O Globo, n. 32760, 17/04/2023. Mundo, p. 22

Lula critica Ucrânia e governo recebe chanceler russo

Manoel Ventura
Daniel Gullino


Um dia após dizer que a Ucrânia também é responsável pela guerra iniciada pela Rússia há pouco mais de um ano, o presidente Luiz Inácio Lula da Silva recebe hoje pessoalmente, no Palácio do Planalto, o chanceler de Vladimir Putin, Serguei Lavrov, de acordo com agenda divulgada ontem pelo Itamaraty. Lavrov desembarca em Brasília para uma viagem na qual discutirá, entre outros assuntos, o conflito.

As últimas declarações de Lula incomodaram a integrantes do governo americano, cujas percepções são de que o Brasil tem adotado um tom aberto contra Washington e de alinhamento a Moscou e Pequim, como mostrou ontem O GLOBO. A viagem de Lavrov pode ampliar essa percepção.

O chanceler russo se reúne com o ministro das Relações Exteriores brasileiro, Mauro Vieira, pela manhã. A agenda com Lula será durante a tarde e está prevista para durar uma hora, segundo a agenda.

Antes de embarcar de volta ao Brasil, Lula afirmou ontem em Abu Dhabi —ao encerrar seu giro pela Ásia que contou com visita à China — que a Ucrânia também foi responsável pela decisão de entrar em guerra com a Rússia.

— A construção da guerra será mais fácil que a saída da guerra. Porque a decisão da guerra foi tomada por dois países. E agora nós estamos tentando construir um grupo de países que não tem nenhum envolvimento com a guerra, que não querem a guerra, que desejam construir paz no mundo, para conversarmos tanto com a Rússia quanto com a Ucrânia —declarou.

No sábado, Lula defendeu que países parem de enviar armas à Ucrânia. Kiev recebe, desde o início da guerra, armamentos e munições de países europeus e dos EUA, o que possibilitou segurar o avanço russo.

Grupo pela paz

Lula também voltou a indicar que os americanos e europeus querem a guerra:

— Temos que ter em conta que é preciso conversar também com os EUA e a União Europeia. Ou seja, nós precisamos convencer as pessoas de que a paz é a melhor coisa para estabelecer qualquer processo de conversação. Do jeito que está a coisa, a paz está muito difícil.

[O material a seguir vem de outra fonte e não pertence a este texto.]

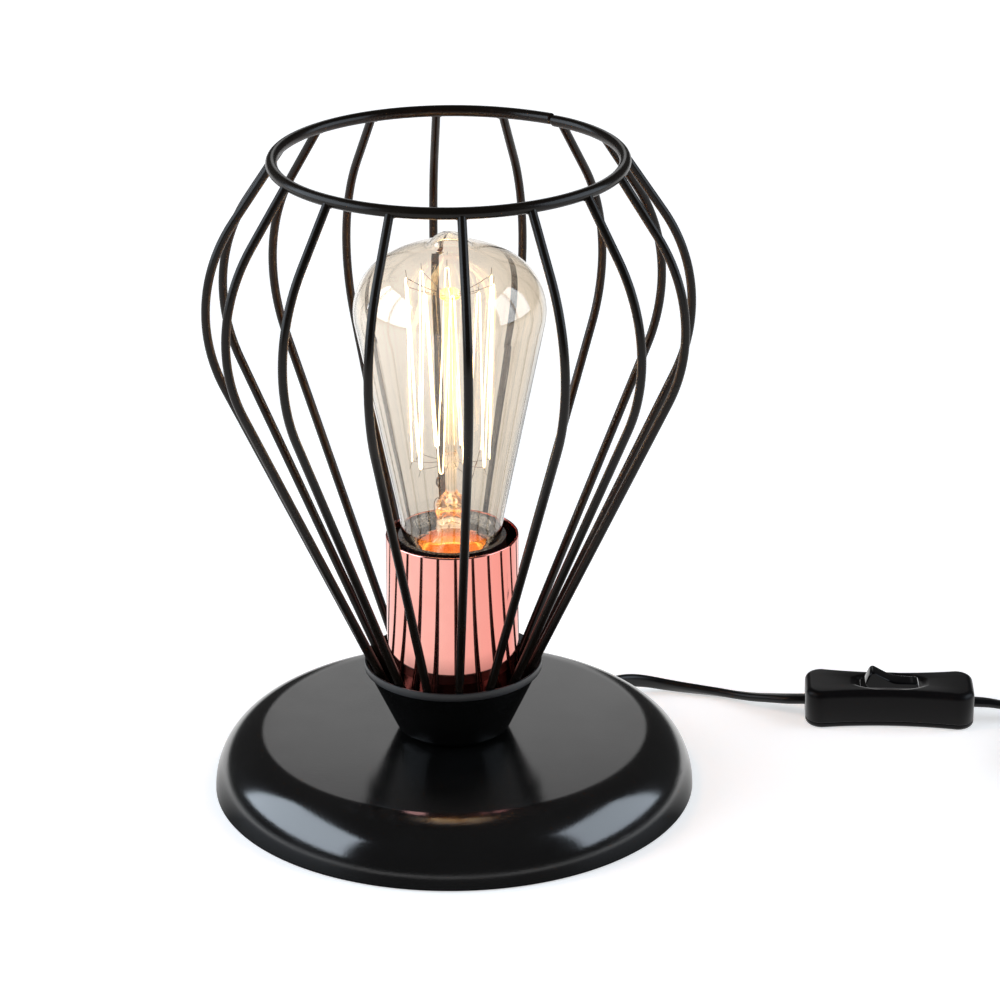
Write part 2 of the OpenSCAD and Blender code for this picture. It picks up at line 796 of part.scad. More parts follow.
module hooks(bead_r, bead_z, reach_r, reach_z, start, count) {
    step = 360 / (filament_pairs + 1);
    color(steel)
        translate([0, 0, button_z])
            for (i = [0 : count - 1])
                wire(ring_point(bead_r + seat, step * (i + start), bead_z),
                    ring_point(reach_r, step * (i + start), reach_z), hook_r);
}

module upper_hooks() {
    hooks(top_bead_r, top_bead_z, filament_top_d / 2 - filament_wire_d - hook_r, filament_top_z,
        1, filament_pairs);
}

module lower_hooks() {
    hooks(low_bead_r, low_bead_z, filament_low_d / 2 - filament_wire_d - hook_r, filament_low_z,
        1.5, filament_pairs - 1);
}

module lead_in_wires() {
    step = 360 / (filament_pairs + 1);
    reach_r = filament_low_d / 2 - filament_wire_d / 2;
    end_z = filament_low_z - filament_wire_d / 2 - lead_wire_r;
    color(steel)
        translate([0, 0, button_z])
            for (a = [step / 2, -step / 2])
                wire(ring_point(stem_r * 0.6, 90 * sign(a), stem_z + pinch_h + lead_wire_r),
                    ring_point(reach_r, a, end_z), lead_wire_r);
}

module bulb_cap() {
    cone_h = screw_h / 10;
    low_z = screw_h / 11;
    low_r = screw_r * 0.66;
    band_z = screw_h - 5 * glass_wall;
    outside = [[0, low_z], [low_r, low_z], [screw_r, low_z + cone_h], [screw_r, band_z],
        [screw_r + fit, band_z], [screw_r + fit, screw_h], [0, screw_h]];
    inside = [[0, low_z - over], [low_r - brass_t, low_z - over], [low_r - brass_t, low_z + brass_t],
        [screw_r - brass_t, low_z + cone_h + brass_t], [screw_r - brass_t, screw_h + over],
        [0, screw_h + over]];
    color(steel)
        translate([0, 0, button_z])
            rotate_extrude()
                difference() {
                    polygon(outside);
                    polygon(inside);
                }
}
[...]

O presidente brasileiro defendeu o fortalecimento da governança global e que as negociações para a paz na Ucrânia sejam conduzidas por um grupo semelhante ao G20 — o grupo que reúne as maiores economias do mundo — envolvendo países que seriam neutros no conflito. Lula disse que falou com o presidente chinês, Xi Jinping, e com o presidente dos Emirados Árabes Unidos, xeque Mohammed ben Zayed al Nahyan, e afirmou acreditar na possibilidade de êxito na formação do grupo.

— É importante criar um outro G20 para acabar com a guerra e estabelecer a paz. Nós estamos encontrando um conjunto de pessoas que preferem falar em paz do que em guerra.

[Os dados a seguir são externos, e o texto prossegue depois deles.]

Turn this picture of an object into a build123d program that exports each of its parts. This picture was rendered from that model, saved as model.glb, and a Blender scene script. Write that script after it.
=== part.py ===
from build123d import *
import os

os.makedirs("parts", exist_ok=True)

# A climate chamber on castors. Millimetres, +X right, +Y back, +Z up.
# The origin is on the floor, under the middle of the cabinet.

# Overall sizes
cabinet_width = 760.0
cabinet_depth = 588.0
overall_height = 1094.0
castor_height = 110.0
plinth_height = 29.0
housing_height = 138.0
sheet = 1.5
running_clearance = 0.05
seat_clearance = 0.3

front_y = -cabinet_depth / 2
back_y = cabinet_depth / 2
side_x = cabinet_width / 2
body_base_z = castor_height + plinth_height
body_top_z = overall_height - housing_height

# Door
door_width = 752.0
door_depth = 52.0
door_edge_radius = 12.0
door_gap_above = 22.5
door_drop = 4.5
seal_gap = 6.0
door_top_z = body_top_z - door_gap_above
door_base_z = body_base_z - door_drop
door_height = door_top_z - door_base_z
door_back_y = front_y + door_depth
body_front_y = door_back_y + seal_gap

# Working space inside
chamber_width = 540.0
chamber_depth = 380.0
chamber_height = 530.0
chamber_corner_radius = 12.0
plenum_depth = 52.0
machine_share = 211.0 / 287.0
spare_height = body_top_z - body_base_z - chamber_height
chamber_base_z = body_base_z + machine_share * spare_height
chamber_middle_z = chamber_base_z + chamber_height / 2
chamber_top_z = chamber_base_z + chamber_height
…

O presidente Lula disse ainda que os presidentes da Rússia, Vladimir Putin, e da Ucrânia, Volodymyr Zelensky, não tomam a iniciativa de encerrar o conflito e que os EUA seguem contribuindo para a continuidade da guerra.

China maior que EUA

— O presidente Putin não toma a iniciativa de parar, o Zelensky não toma a iniciativa de parar. A Aeronáutica dos Estados Unidos terminam dando uma contribuição para a continuidade dessa guerra. Nós temos que sentar numa mesa e dizer chega. Vamos conversar porque guerra nunca trouxe ou nunca trará benefícios.

O presidente disse também também que a China já seria a maior economia do mundo, “dependendo de como se analisa”, à frente dos Estados Unidos. O presidente criticou o G7 — grupo das economias mais poderosas do planeta, composto por Estados Unidos, Japão, Alemanha, Reino Unido, França, Itália e Canadá — por não convidar alguns países para as suas reuniões e disse que o G20 (que inclui além destas nações outras 12 grandes economias e a União Europeia) “é uma coisa muito mais importante”.

— A gente poderia neste instante estar convocando o G20 para discutir a inflação no mundo, a taxa de juros no mundo, a violência. A ordem do dia é fortalecer a democracia no mundo, é acabar com a disseminação do ódio através da rede social, é acabar com a fome no mundo, acabar com a desigualdade.